Many of the molecular transformations in cells occur inside of complexes, each containing many protein molecules and often other molecules like RNA.
Determining which molecules are in each complex is a critical experimental challenge for unraveling their function.
Ideally, biologists would identify not just the components, but the way they intertwine at an atomic level, for example using x-ray crystallography. The Nobel-prize-winning analysis of the ribosome showed that this detailed structural information also illuminates how the pieces of the molecular machine interact to carry out its biochemical task.
But growing and analyzing crystals takes years of effort. In many cases researchers are happy just to know which molecules are in which complexes. As a first step, biologists have developed several clever techniques to survey thousands of proteins to see which pairs interact, and to confirm whether those interactions really happen in cells.

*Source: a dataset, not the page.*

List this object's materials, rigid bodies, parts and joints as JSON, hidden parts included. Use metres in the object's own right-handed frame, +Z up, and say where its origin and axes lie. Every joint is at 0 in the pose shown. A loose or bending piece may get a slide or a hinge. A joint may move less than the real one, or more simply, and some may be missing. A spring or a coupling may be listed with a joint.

Identifying additional protein members of complexes requires chemical analysis like chromatography and increasingly powerful mass spectrometry techniques. In contrast, to explore how DNA and RNA act in complexes, researchers can take advantage of the sequence information available for humans and most lab organisms.
To find out which DNA regions bind with a particular protein transcription factor, for example, biologists use Chromatin ImmunoPrecipitation, or ChIP. Bound proteins from a batch of cells are chemically locked to the DNA with a cross-linker like formaldehyde.
This technique then requires an antibody that binds only to the protein (and its bound DNA), and which is sooner or later tethered to a particle. After breaking apart the DNA, the particle precipitates to the bottom of the solution carrying ("pulling down") its bound molecules, which are then separated and analyzed.
A related technique identifies proteins bound to an antibody-targeted partner. Ideally, the methods identify components that were already bound just before the cells are broken up to begin the experiment, rather than all possible binding sites, so they flag only biologically relevant pairings.
For DNA, the state of the art until recently was "ChIP-chip," which uses microarrays to try to match the pulled down DNA to one of perhaps a million complementary test fragments on an analysis "chip." The advent of high-throughput sequencing has allowed "ChIP-seq," in which the sequence of the bound DNA is directly measured and compared by software to the known genome to look for a match. This was the method used recently to find enhancer sequences by their association with a known enhancer-complex protein.
A similar method can identify the RNA targets of RNA-binding proteins, as discussed by Scott Tenenbaum of the University at Albany at a 2007 meeting that I covered for the New York Academy of Sciences (available through the "Going for the Code" link on my website's NYAS page).
Once the fragments are identified, researchers can try to dissect the elements of the sequence that make them prone to binding by a particular protein. When successful, this procedure allows them to identify other targets for interaction with proteins using only computer analysis of sequence information. These bioinformatics techniques are a critical time saver, because the experiments show that each protein can bind to many different molecules in the cell.
Experiments like these are revealing many of the intricate details of cellular regulation, but also how much more there is to learn.